Never work on gravel, dirt, or grass. The ground shifts. Stands tip. Vehicles fall.
Stand Placement After Lifting
Once the vehicle is in the air, the floor jack's job is essentially done. Now you place the stands.
- Identify your stand contact points before you lift — frame rails, axle housings, or designated stand points from the service manual.
- Position the stands while the vehicle is in the air but before you lower onto them. The top of the stand should be close to but not yet touching the vehicle.
- Lower the floor jack slowly until the vehicle rests on the stands. The jack should be slack — the stands carry the load.
- Do not remove the floor jack entirely. Leave it positioned nearby, lightly contacting the vehicle or a nearby lift point. If a stand slips, the jack provides a secondary catch.
Leaving the floor jack in place under the vehicle — not load-bearing, but close — gives you a backup if a stand shifts. This is common practice in professional shops. It costs nothing and adds a layer of protection.

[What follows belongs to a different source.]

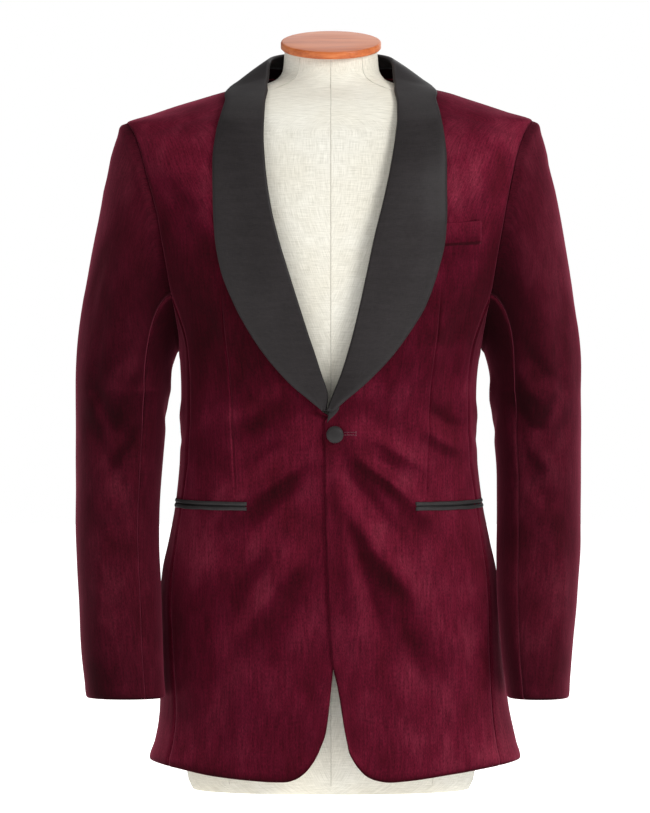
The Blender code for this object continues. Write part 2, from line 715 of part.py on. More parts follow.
def make_jacket(collection):
    """Make the jacket's cut pieces on both sides."""
    for side, word in ((1, "left"), (-1, "right")):
        turned = side < 0
        place, rows = front_place(side)
        cloth_piece("front_" + word, collection, (place, FRONT_COLUMNS, rows), VELVET,
                    material("front_" + word, VELVET_COLOUR, 0.9), turned)
        cloth_piece("side_" + word, collection, side_place(side), VELVET,
                    material("side_" + word, VELVET_COLOUR, 0.9), turned)
        place, rows = back_place(side)
        cloth_piece("back_" + word, collection, (place, BACK_COLUMNS, rows), VELVET,
                    material("back_" + word, VELVET_COLOUR, 0.9), turned)
        top = sleeve_place(side, HIND_SEAM_COLUMN, FRONT_SEAM_COLUMN)
        cloth_piece("sleeve_top_" + word, collection, top, VELVET,
                    material("sleeve_top_" + word, VELVET_COLOUR, 0.9), not turned)
        under = sleeve_place(side, FRONT_SEAM_COLUMN, HIND_SEAM_COLUMN + SLEEVE_COLUMNS)
        cloth_piece("sleeve_under_" + word, collection, under, VELVET,
                    material("sleeve_under_" + word, VELVET_COLOUR, 0.9), not turned)
        cloth_piece("collar_" + word, collection, collar_place(side), SATIN,
                    material("collar_" + word, SATIN_COLOUR, 0.35), turned)
        for level, foot in (("upper", JET_SLIT / 2), ("lower", -JET_SLIT / 2 - JET_HEIGHT)):
            name = "hip_jet_" + level + "_" + word
            cloth_piece(name, collection, jet_place(side, POCKET_HEIGHT + foot), JET_WALL,
                        material(name, SATIN_COLOUR, 0.35), turned)
    cloth_piece("breast_welt", collection, (welt_place, WELT_STEPS, 1), WELT_WALL,
                material("breast_welt", VELVET_COLOUR, 0.9), False)


def make_button(collection):
    """Make the covered button, a flat dome that lies on the left front."""
    azimuth = front_azimuth(BUTTON_ACROSS, BUTTON_HEIGHT)
    seat = front_point(1, azimuth, BUTTON_HEIGHT, TRIM_GAP + BUTTON_HALF_THICKNESS)
    outward = (front_point(1, azimuth, BUTTON_HEIGHT, 1.0) - seat).normalized()
    shape = bmesh.new()
    bmesh.ops.create_uvsphere(shape, u_segments=20, v_segments=8, radius=BUTTON_RADIUS)
    squash = Matrix.Diagonal((1.0, 1.0, BUTTON_HALF_THICKNESS / BUTTON_RADIUS, 1.0))
    turn = outward.to_track_quat("Z", "Y").to_matrix().to_4x4()
    bmesh.ops.transform(shape, matrix=Matrix.Translation(seat) @ turn @ squash, verts=shape.verts)
    mesh = bpy.data.meshes.new("button_front")
    shape.to_mesh(mesh)
    shape.free()
    mesh.shade_smooth()
    mesh.materials.append(material("button_front", SATIN_COLOUR, 0.4))
    collection.objects.link(bpy.data.objects.new("button_front", mesh))


def form_point(azimuth, height):
    """A point on the dress form, whose neck is cut at a forward tilt."""
    point = ring_point(FORM_RINGS, azimuth, height)
    point.z += point.y * math.tan(NECK_TILT) * ease(TILT_FOOT, FORM_RINGS[-1][0], height)
    return point


def make_form(collection):
    """Make the torso of the form: a grid wrapped round its rings and closed at both ends."""
    rows = len(FORM_RINGS) - 1
    shape = bmesh.new()
    bmesh.ops.create_grid(shape, x_segments=FORM_COLUMNS, y_segments=rows, size=0.5)
    for corner in shape.verts:
        azimuth = 2 * HALF_TURN * (corner.co.x + 0.5)
        row = round((corner.co.y + 0.5) * rows)
        corner.co = form_point(azimuth, FORM_RINGS[row][0])
    bmesh.ops.remove_doubles(shape, verts=shape.verts, dist=0.00001)
    rims = [edge for edge in shape.edges if edge.is_boundary]
    bmesh.ops.holes_fill(shape, edges=rims, sides=FORM_COLUMNS)
    bmesh.ops.recalc_face_normals(shape, faces=shape.faces)
    mesh = bpy.data.meshes.new("form_torso")
    shape.to_mesh(mesh)
    shape.free()
    mesh.shade_smooth()
    mesh.set_sharp_from_angle(angle=math.radians(50))
    mesh.materials.append(material("form_torso", LINEN_COLOUR, 0.9))
    collection.objects.link(bpy.data.objects.new("form_torso", mesh))


def make_cap(collection):
    """Make the wooden cap, a round disc with eased rims on the neck's tilted top."""
    outward = Vector((0.0, -math.sin(NECK_TILT), math.cos(NECK_TILT)))
    middle = Vector((0.0, 0.0, FORM_RINGS[-1][0])) + outward * (TRIM_GAP + CAP_THICKNESS / 2)
    place = Matrix.Translation(middle) @ Matrix.Rotation(NECK_TILT, 4, "X")
    shape = bmesh.new()
    bmesh.ops.create_cone(shape, cap_ends=True, segments=CAP_SEGMENTS, radius1=CAP_RADIUS,
                          radius2=CAP_RADIUS, depth=CAP_THICKNESS, matrix=place)
    rims = [edge for edge in shape.edges if edge.calc_face_angle() > math.radians(60)]
    bmesh.ops.bevel(shape, geom=rims, offset=CAP_EDGE, segments=2, profile=0.5,
                    affect="EDGES", material=-1)
    mesh = bpy.data.meshes.new("form_neck_cap")
    shape.to_mesh(mesh)
    shape.free()
    mesh.shade_smooth()
    mesh.materials.append(material("form_neck_cap", WOOD_COLOUR, 0.45))
    collection.objects.link(bpy.data.objects.new("form_neck_cap", mesh))


def clear_scene():
    """Remove the objects that the scene opens with."""
    for thing in list(bpy.data.objects):
        bpy.data.objects.remove(thing, do_unlink=True)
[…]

The Pre-Work Check: Do This Every Time
Before going under the vehicle, do three things:
- Grab and shake. Put both hands on the vehicle and push and pull firmly. If the vehicle moves more than a fraction of an inch or you feel instability, stop. Find out why before going under.
- Look at the stands. Are all four legs touching the ground? Is the saddle properly engaged on the contact point? Is anything binding or leaning?
- Check that the floor is under the stands, not soft material. If you laid down cardboard for knee comfort, make sure it's not under a stand leg where it can compress and allow shifting.
These checks take 30 seconds. They are not negotiable.
If this is your first time lifting a vehicle, do a dry run before you commit to any actual work. Lift it, place the stands, do the shake test, and lower it back down — no tools, no task. Get familiar with the process before adding complexity. Once you're confident in the setup, the rest of the job is just the job.